Wir, Frauen Kurdistans, des Mittleren Ostens, Europas, Amerikas, Asiens und Afrikas werden heute so wenig schweigen wie wir gestern angesichts dieses Verbrechens nicht geschwiegen haben. Wir werden weiter von den Mördern von Sakine, Fidan, Leyla, Hevrîn, Amara, Aqide und denen, die schweigen, Rechenschaft einfordern. Indem wir unseren Freiheitskampf global werden lassen, wird er viele Frauen wie Sakine und Hevrîn hervorbringen, und unsere Stimmen und den Ausdruck unserer Wut vervielfachen. Mit dem Geist und dem Widerstand von Sakine und Hevrîn werden wir den Aufbau einer freien und demokratischen Gesellschaft verwirklichen. Überall werden wir aufstehen und so unseren Widerstand vergrößern. Wir lassen nicht ab von der Entschlossenheit, unsere Organisierung voranzubringen und uns so den Frauen, die für die Freiheit unserer Völker und der Frauen ihr Leben gegeben haben, würdig zu erweisen.

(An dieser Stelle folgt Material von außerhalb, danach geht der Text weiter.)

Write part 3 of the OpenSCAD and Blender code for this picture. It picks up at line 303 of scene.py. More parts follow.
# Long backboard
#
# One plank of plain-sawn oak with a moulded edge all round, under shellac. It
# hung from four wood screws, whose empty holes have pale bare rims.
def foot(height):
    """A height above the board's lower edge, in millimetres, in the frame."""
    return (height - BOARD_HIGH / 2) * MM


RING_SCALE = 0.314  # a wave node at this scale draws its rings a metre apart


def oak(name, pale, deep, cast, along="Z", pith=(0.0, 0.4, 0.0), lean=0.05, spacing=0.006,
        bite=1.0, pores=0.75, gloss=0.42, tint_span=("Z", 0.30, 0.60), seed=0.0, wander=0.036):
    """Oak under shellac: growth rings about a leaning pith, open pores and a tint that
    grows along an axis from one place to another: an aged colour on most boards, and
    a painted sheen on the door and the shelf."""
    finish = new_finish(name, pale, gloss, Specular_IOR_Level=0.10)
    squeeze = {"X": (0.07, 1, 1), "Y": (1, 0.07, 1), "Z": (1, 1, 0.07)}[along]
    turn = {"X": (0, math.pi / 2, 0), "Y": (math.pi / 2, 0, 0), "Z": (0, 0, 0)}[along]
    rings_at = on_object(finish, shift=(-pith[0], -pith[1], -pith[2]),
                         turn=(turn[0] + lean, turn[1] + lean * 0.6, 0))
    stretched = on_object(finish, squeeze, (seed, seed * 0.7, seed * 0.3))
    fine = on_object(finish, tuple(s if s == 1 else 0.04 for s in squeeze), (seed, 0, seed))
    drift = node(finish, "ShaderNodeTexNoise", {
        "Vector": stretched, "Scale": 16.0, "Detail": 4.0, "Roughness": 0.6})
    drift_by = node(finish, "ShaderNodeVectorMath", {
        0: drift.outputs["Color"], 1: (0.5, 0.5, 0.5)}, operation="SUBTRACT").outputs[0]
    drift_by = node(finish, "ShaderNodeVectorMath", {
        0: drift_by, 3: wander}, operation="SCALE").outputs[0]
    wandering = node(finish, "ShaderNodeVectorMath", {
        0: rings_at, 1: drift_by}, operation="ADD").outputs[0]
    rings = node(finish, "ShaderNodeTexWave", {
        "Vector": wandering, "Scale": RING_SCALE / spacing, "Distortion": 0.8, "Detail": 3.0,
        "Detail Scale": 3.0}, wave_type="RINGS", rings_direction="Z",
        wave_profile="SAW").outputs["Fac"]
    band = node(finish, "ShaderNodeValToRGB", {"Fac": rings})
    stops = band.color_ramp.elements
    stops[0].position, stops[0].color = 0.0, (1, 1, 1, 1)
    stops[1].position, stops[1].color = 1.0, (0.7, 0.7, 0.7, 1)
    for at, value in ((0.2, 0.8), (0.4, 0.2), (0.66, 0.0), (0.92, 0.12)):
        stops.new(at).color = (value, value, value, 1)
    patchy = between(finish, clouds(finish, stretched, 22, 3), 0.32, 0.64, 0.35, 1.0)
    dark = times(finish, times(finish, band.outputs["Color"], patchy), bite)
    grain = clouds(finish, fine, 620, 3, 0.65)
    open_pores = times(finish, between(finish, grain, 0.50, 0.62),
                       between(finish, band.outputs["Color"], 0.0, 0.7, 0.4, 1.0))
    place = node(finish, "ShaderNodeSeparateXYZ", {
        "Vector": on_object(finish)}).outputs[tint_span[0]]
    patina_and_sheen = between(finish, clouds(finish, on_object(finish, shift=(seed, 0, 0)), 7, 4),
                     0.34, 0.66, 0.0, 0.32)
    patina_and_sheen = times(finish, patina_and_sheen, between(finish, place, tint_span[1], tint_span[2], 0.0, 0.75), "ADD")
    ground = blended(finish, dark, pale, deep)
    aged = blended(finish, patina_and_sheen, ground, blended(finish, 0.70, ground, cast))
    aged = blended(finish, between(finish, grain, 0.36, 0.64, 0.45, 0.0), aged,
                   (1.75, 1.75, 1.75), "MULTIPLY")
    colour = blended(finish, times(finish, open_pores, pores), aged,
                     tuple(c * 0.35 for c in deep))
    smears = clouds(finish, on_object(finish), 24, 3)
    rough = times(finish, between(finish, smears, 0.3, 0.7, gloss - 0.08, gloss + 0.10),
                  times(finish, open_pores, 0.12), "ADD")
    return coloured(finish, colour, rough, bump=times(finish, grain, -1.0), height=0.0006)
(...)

In diesem Sinne sind wir zum siebten Jahrestag des dreifachen Mordes von Paris für alle Frauen wie Sara und Hevrîn sowie für die Freiheit im Widerstand und für Gerechtigkeit in der Öffentlichkeit. Wir setzen unser Ringen um Gerechtigkeit mit dem Slogan „Sieben Jahre Straflosigkeit – Es Reicht!“ fort. So verneigen wir uns ein weiteres Mal in Respekt und Dankbarkeit vor Sakine, Fidan, Leyla, Hevrîn, Amara und Aqide.

Lasst uns am 11. Januar in Paris sein, um die Verantwortlichen des dreifachen Mordes von Paris und die Kräfte des patriarchalen Herrschaftssystems, die die Frauenrevolution von Rojava angreifen, zur Rechenschaft zu ziehen. Frauen Leben Freiheit ! Jin Jiyan Azadi ! La Femme La Vie La Liberté!

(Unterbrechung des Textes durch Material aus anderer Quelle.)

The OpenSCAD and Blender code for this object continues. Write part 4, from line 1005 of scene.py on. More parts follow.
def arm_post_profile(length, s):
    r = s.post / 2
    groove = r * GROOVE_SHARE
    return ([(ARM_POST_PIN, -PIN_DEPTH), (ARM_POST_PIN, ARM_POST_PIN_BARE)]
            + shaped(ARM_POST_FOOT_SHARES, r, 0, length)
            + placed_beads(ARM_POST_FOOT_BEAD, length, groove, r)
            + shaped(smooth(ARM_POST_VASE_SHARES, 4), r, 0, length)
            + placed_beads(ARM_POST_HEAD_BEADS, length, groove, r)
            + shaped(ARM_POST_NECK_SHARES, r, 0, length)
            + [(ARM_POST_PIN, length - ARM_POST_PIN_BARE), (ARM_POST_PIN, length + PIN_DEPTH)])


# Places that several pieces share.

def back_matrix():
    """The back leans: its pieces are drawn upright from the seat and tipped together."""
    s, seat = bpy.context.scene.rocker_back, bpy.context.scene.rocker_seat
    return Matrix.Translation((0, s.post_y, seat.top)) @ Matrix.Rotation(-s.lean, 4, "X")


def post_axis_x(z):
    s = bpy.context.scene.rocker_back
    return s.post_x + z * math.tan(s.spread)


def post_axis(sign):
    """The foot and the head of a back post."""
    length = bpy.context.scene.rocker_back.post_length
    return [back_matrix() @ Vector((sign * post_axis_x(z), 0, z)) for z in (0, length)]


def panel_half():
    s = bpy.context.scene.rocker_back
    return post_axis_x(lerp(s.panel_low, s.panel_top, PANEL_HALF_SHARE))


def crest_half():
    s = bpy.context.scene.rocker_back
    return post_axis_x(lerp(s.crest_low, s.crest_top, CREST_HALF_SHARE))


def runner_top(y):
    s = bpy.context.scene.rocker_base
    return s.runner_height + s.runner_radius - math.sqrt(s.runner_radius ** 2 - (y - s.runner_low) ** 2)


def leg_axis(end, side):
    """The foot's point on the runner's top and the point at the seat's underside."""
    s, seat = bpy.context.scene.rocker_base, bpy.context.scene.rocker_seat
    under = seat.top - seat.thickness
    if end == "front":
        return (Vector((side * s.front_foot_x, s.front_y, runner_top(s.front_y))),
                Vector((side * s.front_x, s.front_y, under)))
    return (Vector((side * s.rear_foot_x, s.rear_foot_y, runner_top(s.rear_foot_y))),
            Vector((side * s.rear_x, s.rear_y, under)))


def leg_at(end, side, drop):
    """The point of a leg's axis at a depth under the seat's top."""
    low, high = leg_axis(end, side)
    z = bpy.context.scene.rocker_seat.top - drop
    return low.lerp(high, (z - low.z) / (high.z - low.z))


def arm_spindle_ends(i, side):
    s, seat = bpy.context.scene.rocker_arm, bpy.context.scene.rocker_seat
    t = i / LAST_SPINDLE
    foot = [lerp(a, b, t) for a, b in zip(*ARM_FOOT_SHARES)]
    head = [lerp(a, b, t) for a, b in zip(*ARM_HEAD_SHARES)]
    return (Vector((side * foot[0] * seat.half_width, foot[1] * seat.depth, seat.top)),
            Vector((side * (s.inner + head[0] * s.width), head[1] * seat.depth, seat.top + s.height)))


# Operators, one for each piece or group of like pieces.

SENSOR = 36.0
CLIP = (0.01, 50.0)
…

*Leyla Qasim wurde 1974 in Bagdad hingerichtet. Vor dem Richter sagte sie: „Tötet mich – aber ihr müsst auch wissen, dass nach meinem Tod Tausende von Kurden aus ihrem Tiefschlaf aufwachen werden. Ich bin froh, im Stolz für ein unabhängiges Kurdistan zu sterben!” Sie hatte sich auch dafür eingesetzt, dass Frauen sich an dem Kampf beteiligen.

**Zarife spielte eine tragende Rolle im Aufstand von Dersim in den 1930er Jahren.